The policy-making Federal Open Market Committee voted Dec 16 to raise the nation's benchmark interest rate by a quarter per centage point, a move Bullard supported, based largely on progress made returning millions of Americans to work after the worst recession since the 1930s. The median projection of FOMC members submitted at the meeting called for four additional quarter-point increases in 2016.

Bullard said the "very substantial" drop in oil prices has contributed to low inflation, and further declines may delay the return of inflation to target. Under a scenario in which prices fall through June, a return to 2 per cent wouldn't occur until mid-2017, he said.

"Headline inflation will return to target once oil prices stabilize, but recent further declines in global oil prices are calling into question when such a stabilization may occur," he said.

The Fed's preferred gauge of inflation has remained under its 2 per cent goal since May 2012, with prices rising 0.4 per cent in the year through November. A further decline in crude oil to about $30 a barrel has further reduced the outlook for a pickup in prices this year.
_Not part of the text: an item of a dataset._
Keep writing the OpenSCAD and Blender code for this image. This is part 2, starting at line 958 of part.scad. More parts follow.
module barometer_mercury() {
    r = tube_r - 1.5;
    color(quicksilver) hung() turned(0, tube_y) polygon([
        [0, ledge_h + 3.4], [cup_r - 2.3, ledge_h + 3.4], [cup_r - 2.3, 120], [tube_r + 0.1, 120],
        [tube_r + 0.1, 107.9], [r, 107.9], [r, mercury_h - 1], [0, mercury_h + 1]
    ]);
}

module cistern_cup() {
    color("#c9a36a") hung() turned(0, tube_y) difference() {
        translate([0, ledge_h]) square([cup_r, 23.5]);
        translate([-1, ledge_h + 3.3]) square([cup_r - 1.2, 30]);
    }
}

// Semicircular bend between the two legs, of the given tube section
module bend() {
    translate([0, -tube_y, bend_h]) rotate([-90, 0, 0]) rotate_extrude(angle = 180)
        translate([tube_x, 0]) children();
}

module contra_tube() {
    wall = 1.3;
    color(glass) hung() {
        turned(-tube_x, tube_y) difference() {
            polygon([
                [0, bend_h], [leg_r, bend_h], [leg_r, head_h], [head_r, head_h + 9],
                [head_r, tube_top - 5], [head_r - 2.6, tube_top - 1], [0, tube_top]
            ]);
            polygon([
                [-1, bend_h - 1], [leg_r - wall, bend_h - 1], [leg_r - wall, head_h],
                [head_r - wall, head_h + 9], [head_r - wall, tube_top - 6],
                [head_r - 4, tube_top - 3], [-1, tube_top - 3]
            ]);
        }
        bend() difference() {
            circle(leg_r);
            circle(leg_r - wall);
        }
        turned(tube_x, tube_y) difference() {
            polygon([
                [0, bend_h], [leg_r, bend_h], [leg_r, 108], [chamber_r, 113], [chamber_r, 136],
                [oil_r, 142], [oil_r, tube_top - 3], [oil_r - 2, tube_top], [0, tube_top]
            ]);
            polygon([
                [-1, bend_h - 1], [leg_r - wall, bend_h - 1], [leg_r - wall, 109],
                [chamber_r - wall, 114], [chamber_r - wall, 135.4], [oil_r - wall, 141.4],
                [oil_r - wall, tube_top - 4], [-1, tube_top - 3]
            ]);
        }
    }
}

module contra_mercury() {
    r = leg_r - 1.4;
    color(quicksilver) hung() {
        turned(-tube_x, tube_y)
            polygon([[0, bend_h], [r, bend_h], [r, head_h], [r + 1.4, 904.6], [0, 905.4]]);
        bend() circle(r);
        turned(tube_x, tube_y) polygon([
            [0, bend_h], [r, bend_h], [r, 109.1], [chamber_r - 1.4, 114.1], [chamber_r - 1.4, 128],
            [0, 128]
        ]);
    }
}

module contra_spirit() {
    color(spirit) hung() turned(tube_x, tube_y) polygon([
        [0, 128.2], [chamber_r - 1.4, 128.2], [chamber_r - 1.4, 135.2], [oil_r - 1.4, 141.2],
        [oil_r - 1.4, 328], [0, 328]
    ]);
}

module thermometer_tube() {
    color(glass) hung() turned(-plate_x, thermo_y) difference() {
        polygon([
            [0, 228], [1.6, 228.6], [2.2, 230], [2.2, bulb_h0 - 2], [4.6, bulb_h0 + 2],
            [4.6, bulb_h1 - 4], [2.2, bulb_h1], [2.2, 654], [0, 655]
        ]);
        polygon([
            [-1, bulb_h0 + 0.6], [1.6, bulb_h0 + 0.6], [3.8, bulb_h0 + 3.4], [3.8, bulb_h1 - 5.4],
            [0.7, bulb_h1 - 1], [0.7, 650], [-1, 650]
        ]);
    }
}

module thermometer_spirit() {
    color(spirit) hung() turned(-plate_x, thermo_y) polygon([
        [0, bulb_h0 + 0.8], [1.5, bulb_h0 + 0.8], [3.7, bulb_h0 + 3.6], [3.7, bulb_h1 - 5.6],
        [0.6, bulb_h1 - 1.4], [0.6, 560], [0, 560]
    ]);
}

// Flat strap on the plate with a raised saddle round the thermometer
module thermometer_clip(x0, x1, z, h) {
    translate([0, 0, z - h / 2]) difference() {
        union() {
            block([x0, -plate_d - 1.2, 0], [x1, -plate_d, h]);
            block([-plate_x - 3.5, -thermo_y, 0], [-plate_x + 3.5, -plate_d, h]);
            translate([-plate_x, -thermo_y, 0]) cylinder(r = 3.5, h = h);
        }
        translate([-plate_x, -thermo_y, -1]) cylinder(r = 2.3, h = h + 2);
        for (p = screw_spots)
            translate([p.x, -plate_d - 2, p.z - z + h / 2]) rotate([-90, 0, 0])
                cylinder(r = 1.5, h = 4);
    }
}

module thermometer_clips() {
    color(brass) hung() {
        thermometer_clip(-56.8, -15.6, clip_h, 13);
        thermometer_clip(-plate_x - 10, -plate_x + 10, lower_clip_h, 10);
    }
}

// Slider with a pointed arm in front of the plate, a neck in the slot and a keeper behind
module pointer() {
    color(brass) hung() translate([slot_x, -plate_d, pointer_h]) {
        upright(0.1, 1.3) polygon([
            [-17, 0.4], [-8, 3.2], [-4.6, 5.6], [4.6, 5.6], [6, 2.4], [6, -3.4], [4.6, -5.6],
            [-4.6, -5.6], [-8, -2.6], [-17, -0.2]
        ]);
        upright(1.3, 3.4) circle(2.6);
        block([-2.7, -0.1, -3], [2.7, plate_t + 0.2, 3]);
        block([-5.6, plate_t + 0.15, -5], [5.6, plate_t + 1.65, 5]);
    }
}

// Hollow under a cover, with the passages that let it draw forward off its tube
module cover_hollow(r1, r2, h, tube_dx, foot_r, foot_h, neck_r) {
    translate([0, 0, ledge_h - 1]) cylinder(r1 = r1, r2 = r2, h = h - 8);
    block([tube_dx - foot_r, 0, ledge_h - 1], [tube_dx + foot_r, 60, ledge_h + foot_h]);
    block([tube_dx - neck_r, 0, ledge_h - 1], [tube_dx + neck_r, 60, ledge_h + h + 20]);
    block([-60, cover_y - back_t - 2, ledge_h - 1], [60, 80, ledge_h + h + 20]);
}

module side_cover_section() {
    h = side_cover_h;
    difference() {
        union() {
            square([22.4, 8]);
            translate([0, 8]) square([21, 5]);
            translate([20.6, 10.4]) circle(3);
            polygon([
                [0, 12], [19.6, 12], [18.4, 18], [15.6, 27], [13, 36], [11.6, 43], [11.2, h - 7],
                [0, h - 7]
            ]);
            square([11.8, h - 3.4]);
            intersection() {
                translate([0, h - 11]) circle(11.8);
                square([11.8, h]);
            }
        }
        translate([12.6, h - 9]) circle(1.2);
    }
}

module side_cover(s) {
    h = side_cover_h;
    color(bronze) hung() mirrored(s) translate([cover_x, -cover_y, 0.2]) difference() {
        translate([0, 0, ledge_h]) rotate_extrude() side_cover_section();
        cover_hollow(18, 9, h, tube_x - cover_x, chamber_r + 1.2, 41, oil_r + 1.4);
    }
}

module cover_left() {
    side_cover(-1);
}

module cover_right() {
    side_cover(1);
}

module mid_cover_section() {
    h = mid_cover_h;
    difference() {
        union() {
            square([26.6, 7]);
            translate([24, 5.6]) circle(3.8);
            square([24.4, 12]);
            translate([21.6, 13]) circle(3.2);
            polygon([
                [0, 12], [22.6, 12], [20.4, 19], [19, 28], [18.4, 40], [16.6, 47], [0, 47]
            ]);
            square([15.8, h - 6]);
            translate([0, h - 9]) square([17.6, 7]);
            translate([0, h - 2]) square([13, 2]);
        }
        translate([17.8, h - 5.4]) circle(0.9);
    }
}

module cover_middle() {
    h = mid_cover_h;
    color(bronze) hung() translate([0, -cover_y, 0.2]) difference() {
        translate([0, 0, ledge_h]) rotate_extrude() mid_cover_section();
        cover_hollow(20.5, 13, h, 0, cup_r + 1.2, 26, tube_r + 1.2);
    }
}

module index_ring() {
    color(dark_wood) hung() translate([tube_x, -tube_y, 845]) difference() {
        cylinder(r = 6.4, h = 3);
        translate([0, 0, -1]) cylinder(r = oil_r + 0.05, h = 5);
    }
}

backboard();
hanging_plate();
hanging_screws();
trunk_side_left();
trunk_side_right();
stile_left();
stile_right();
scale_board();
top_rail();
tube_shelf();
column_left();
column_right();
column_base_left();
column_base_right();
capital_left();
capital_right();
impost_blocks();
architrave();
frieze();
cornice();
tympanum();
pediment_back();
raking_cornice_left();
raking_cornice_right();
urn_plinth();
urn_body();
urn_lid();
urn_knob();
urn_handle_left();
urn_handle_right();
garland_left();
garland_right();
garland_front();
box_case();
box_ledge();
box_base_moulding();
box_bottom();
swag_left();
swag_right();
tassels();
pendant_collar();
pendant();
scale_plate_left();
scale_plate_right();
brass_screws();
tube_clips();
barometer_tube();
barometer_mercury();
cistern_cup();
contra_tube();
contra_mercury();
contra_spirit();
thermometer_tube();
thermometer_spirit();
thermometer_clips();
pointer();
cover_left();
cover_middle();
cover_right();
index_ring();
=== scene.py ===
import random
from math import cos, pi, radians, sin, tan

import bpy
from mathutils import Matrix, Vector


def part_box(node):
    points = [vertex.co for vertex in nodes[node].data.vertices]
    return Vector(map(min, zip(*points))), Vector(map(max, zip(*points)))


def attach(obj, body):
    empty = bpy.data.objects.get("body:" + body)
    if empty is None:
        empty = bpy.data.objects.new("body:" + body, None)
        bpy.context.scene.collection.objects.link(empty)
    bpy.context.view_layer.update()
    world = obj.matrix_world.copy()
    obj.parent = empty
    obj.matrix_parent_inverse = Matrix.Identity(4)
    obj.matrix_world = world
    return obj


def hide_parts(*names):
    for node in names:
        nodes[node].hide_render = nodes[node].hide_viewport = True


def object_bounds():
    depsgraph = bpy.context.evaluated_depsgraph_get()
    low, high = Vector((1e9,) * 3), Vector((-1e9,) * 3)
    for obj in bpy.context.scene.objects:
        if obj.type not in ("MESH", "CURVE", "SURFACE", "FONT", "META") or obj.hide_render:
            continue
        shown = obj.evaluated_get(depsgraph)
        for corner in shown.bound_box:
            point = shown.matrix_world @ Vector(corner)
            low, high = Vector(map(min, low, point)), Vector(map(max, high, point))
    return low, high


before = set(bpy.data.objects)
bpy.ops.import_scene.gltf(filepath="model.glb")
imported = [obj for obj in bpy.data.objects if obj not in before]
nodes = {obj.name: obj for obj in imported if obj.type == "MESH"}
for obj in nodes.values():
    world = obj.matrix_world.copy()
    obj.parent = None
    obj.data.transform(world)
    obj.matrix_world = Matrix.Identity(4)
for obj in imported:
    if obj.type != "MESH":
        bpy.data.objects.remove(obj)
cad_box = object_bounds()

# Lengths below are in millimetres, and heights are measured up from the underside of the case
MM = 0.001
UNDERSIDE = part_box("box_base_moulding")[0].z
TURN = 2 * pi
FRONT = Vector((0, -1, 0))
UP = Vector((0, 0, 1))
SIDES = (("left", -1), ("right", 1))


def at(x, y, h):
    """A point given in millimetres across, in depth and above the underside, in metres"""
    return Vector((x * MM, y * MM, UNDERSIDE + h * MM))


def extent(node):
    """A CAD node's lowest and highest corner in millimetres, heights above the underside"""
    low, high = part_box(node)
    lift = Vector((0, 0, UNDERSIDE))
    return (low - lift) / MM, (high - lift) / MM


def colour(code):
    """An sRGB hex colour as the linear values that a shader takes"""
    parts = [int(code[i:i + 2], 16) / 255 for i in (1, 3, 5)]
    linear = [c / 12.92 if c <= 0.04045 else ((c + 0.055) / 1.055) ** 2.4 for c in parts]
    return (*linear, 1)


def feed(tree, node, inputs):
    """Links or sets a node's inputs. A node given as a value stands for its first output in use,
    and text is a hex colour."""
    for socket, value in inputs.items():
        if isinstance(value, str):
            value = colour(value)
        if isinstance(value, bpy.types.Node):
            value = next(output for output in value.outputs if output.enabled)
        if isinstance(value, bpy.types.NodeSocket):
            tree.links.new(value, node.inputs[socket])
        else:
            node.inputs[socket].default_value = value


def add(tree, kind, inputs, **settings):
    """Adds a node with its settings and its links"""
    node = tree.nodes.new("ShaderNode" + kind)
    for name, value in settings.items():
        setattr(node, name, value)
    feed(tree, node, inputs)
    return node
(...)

Even so, Bullard described falling oil prices as a net positive for the US.

"Automobile sales, for instance, have been strong," he said. "More generally, real personal consumption expenditures growth accelerated during the period of the large drop in oil prices from mid-2014 to mid-2015. This could be viewed as mild evidence that the oil price decline is a bullish factor for the US."
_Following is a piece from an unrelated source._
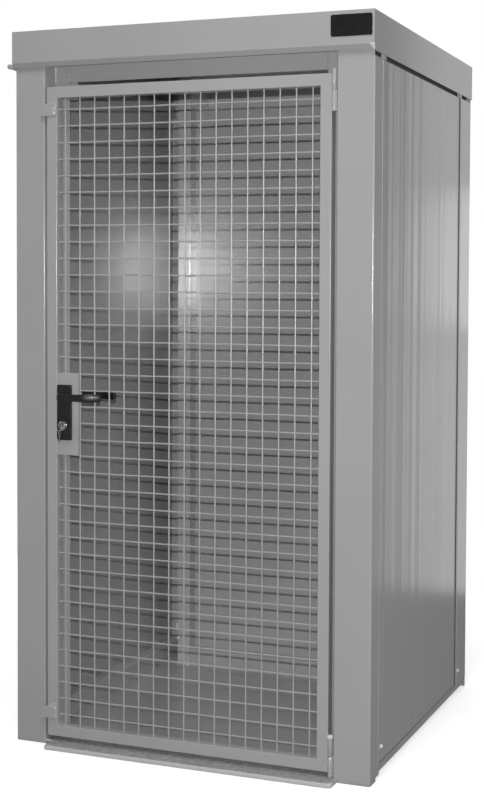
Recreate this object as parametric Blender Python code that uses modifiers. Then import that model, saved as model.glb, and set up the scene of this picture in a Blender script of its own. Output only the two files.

The St. Louis Fed president has sometimes been a bellwether for the central bank, though in the past year his views have been more hawkish than the majority in wanting to move sooner to raise rates. Bullard in 2010 wrote a paper entitled "Seven Faces of the Peril," which called on the central bank to avert deflation by purchasing Treasury notes. That was followed by a second round of bond buying, or quantitative easing.

Bullard joined the St Louis Fed's research department in 1990 and became president of the regional bank in 2008. His district includes all of Arkansas and parts of Illinois, Indiana, Kentucky, Mississippi, Missouri and Tennessee.